Great Benin

Great Benin
by H. Ling Roth
Adopted by
Michael and Tzun Hardy
on May 2, 2021
Great Benin

Great Benin; its customs, art and horrors

By H. Ling Roth. Halifax, Eng: F. King & Sons, 1903.

The British Punitive Expedition against the Kingdom of Benin in 1897 spawned an outpouring of curiosity about this African kingdom, its stunning bronze sculpture (confiscated booty), and its tyrannical king. H. Long Roth’s Great Benin is one of the classic pieces of literature written about Benin. It is not a product of direct observation—the author never traveled in West Africa—but rather of careful research on eyewitness accounts and museum collections.
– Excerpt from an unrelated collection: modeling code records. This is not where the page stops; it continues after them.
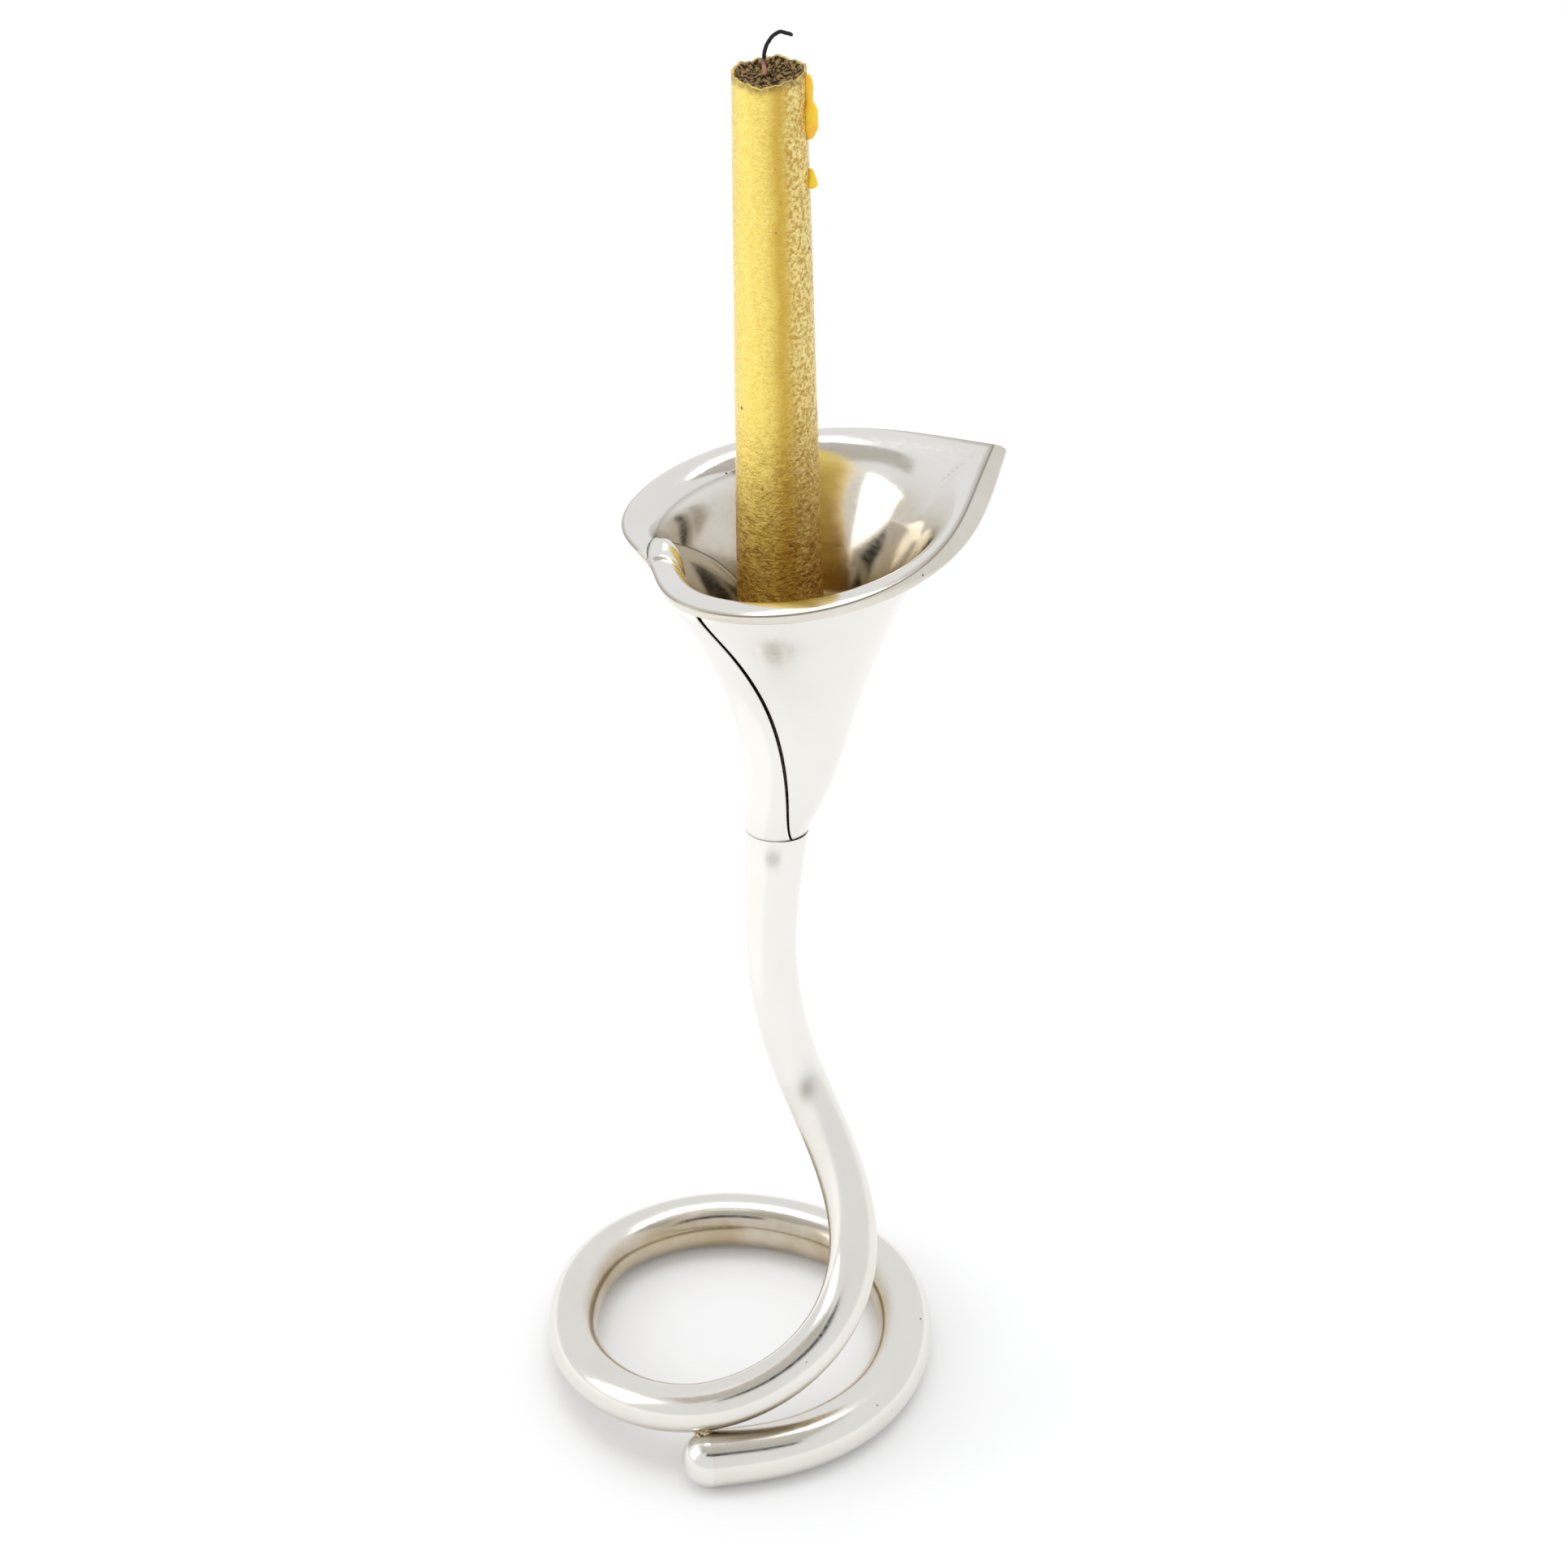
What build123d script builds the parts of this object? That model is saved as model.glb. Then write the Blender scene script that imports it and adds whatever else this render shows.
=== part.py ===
"""A calla-lily candlestick: a tapered tube coiled into a ring for a foot, an S-bent stem, and a rolled
flower with a turned-out lip that holds a taper candle. Millimetres, +Z up. The shape is laid out
about the middle of the coil, then everything is moved so that the origin is bottom centre."""

from build123d import *
from math import cos, exp, radians, sin
import os

# The bent tube, as points along its middle, from its domed end round the coil and up to the neck.
COIL = [
    (-4.4, -57.0, 7.25),
    (16.2, -52.2, 7.2),
    (36.0, -38.0, 7.1),
    (47.6, -8.0, 7.1),
    (40.5, 21.5, 7.2),
    (16.0, 38.5, 7.3),
    (-12.0, 39.8, 7.2),
    (-34.0, 26.5, 7.0),
    (-42.8, -1.0, 9.0),
    (-37.5, -28.5, 13.2),
    (-23.0, -45.5, 16.6),
    (-8.0, -51.2, 19.7),
]
STEM = [
    (12.6, -47.6, 26.2),
    (27.6, -36.5, 36.8),
    (32.9, -26.0, 50.0),
    (30.7, -17.0, 66.6),
    (22.4, -9.8, 87.9),
    (18.7, -7.8, 97.0),
    (13.8, -5.7, 114.5),
    (11.6, -4.4, 136.0),
    (12.3, -2.8, 158.0),
]
JOINT = STEM[5]
NECK = (13.0, -1.8, 169.5)
# Outside radius of the tube, at shares of its length.
RADII = [
    (0, 7.55),
    (0.16, 7.35),
    (0.33, 7.6),
    (0.45, 6.8),
    (0.57, 6.45),
    (0.65, 6.3),
    (0.93, 6.35),
    (0.958, 6.8),
    (0.98, 7.4),
    (1, 8.0),
]
WALL = 1.6
PLAY = 0.05

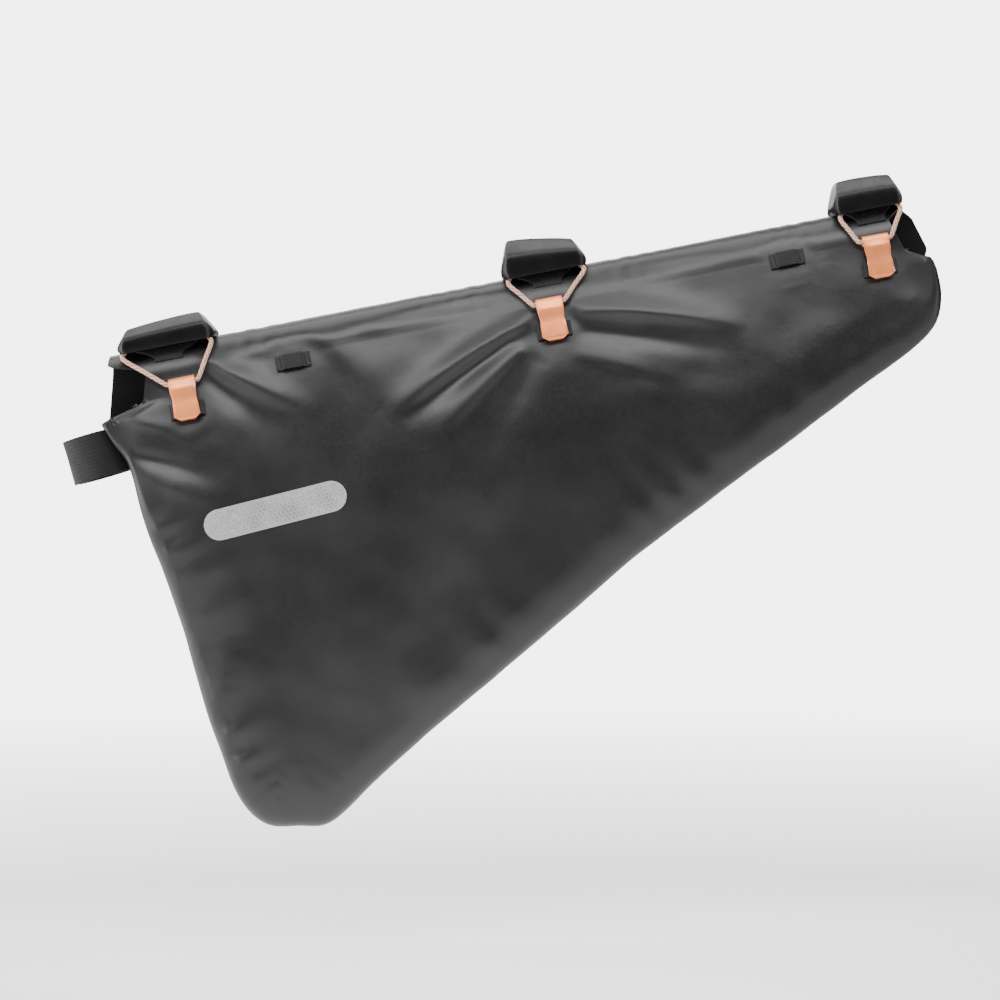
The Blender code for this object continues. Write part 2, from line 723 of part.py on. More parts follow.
def main():
    clear_scene()
    fabric = material("coated fabric", (0.028, 0.029, 0.030), 0.52)
    rubber = material("pad rubber", (0.012, 0.012, 0.013), 0.6)
    webbing = material("webbing", (0.014, 0.014, 0.015), 0.8)
    cord = material("orange cord", (0.62, 0.24, 0.13), 0.7)
    anodised = material("orange anodised metal", (0.82, 0.30, 0.12), 0.32, 1.0)
    reflective = material("reflective patch", (0.52, 0.53, 0.54), 0.35)

    outer = pouch_rings(0.0)
    surface = BVHTree.FromPolygons([point for ring in outer for point in ring], tube_faces(outer, 0))
    make_pouch(outer, fabric)
    make_label(surface, reflective)

    for name, place, length, rear, front, ahead, drop in CLOSURES:
        centre = tube_frame(place * POUCH_LENGTH)
        half_length = 0.5 * PAD_LENGTH * length
        make_pad(f"saddle_pad_{name}", centre, half_length, rear * PAD_HEIGHT, front * PAD_HEIGHT, rubber)
        below = centre + TUBE_ALONG * ahead * PAD_LENGTH - TUBE_UP * drop * HOOK_REACH
        frame = panel_frame(surface, below.x, below.z, *loop_ground())
        make_webbing_loop(f"hook_loop_{name}", frame, webbing)
        make_hook(f"hook_{name}", frame, anodised)
        make_cord(f"cord_loop_{name}", centre, half_length, frame, cord)

    for name, place, drop in FREE_LOOPS:
        below = tube_frame(place * POUCH_LENGTH) - TUBE_UP * drop * HOOK_REACH
        frame = panel_frame(surface, below.x, below.z, *loop_ground())
        make_webbing_loop(f"free_loop_{name}", frame, webbing)

    make_seat_strap(webbing)


main()
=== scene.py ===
"""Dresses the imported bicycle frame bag: its cloth, saddles, cords, hooks, webbing and a studio."""

import math
from contextlib import contextmanager

import bpy
import numpy as np
from mathutils import Matrix, Vector, noise
from mathutils.bvhtree import BVHTree


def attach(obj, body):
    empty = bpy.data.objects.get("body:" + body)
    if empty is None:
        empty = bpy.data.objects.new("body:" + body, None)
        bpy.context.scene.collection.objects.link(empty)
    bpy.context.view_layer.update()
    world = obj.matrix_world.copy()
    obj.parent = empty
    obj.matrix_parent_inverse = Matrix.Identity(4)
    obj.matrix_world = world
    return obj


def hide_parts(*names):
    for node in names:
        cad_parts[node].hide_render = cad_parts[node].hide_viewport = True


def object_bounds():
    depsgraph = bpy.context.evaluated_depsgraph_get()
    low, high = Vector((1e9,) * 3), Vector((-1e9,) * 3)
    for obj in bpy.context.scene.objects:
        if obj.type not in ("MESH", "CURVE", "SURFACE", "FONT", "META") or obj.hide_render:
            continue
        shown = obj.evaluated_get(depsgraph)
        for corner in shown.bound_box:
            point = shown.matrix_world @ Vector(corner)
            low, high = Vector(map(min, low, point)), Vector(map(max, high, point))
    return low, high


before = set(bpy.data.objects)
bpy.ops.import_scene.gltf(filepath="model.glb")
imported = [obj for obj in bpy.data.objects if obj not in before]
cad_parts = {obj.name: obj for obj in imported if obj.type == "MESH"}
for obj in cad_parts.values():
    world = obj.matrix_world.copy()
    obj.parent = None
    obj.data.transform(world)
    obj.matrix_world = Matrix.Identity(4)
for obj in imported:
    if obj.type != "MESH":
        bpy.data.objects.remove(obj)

bl_info = {
    "name": "Frame Bag Dresser",
    "version": (1, 0, 0),
    "blender": (4, 5, 0),
    "location": "View3D > Sidebar > Frame Bag",
    "description": "Builds the dressed bicycle frame bag on its packed frame",
    "category": "Object",
}

CAD_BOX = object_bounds()

# The tube that the bag is worn on
TUBE_SLOPE = math.radians(11.0)
TUBE_ALONG = Vector((math.cos(TUBE_SLOPE), 0.0, math.sin(TUBE_SLOPE)))
TUBE_UP = Vector((-math.sin(TUBE_SLOPE), 0.0, math.cos(TUBE_SLOPE)))
ACROSS = Vector((0.0, 1.0, 0.0))
TUNNEL_OUTER = 0.020  # radius of the cloth wrapped over it

# The pouch's sizes, as in the solids
POUCH_LENGTH = 0.504
POUCH_DEPTH = 0.266
BELLY_HALF_WIDTH = 0.034
BELLY_RETURN = 0.0022
KNEE_DROP = 0.072
KNEE_SHARPNESS = 7.0
SHOULDER_DROP = 0.080
EDGE_ALONG = 0.028
EDGE_ACROSS = 0.013
CLOTH_WALL = 0.0013
ARC_STEPS = 12  # points from the tube's top to its side
CORNER_STEPS = 11
NEAR_PANEL = -0.008  # cloth further out than this belongs to the near panel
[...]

When the Portuguese encountered the powerful Kingdom of Benin in the 15th century, it was a flourishing center of trade and fine craftsmanship. By the end of the 19th century, however, it was a weakened kingdom showing only traces of its former glory. “There was no wealth, nor was there even power, except the power of the influence of fetish, and the sense of the spirit of a long past of atrocities, which, if not supernatural, were at any rate unnatural to a degree which is indescribable,” wrote Cyril Punch, an English trader who visited Benin City in the 1880s and 1890s. His notes, sketches, and photographs provided much of the source material for this book. In this volume, Roth covers Benin's history, government, laws, customs, fetish and kindred observances, and slavery—as well as carved and cast works of art from Benin’s Golden Age.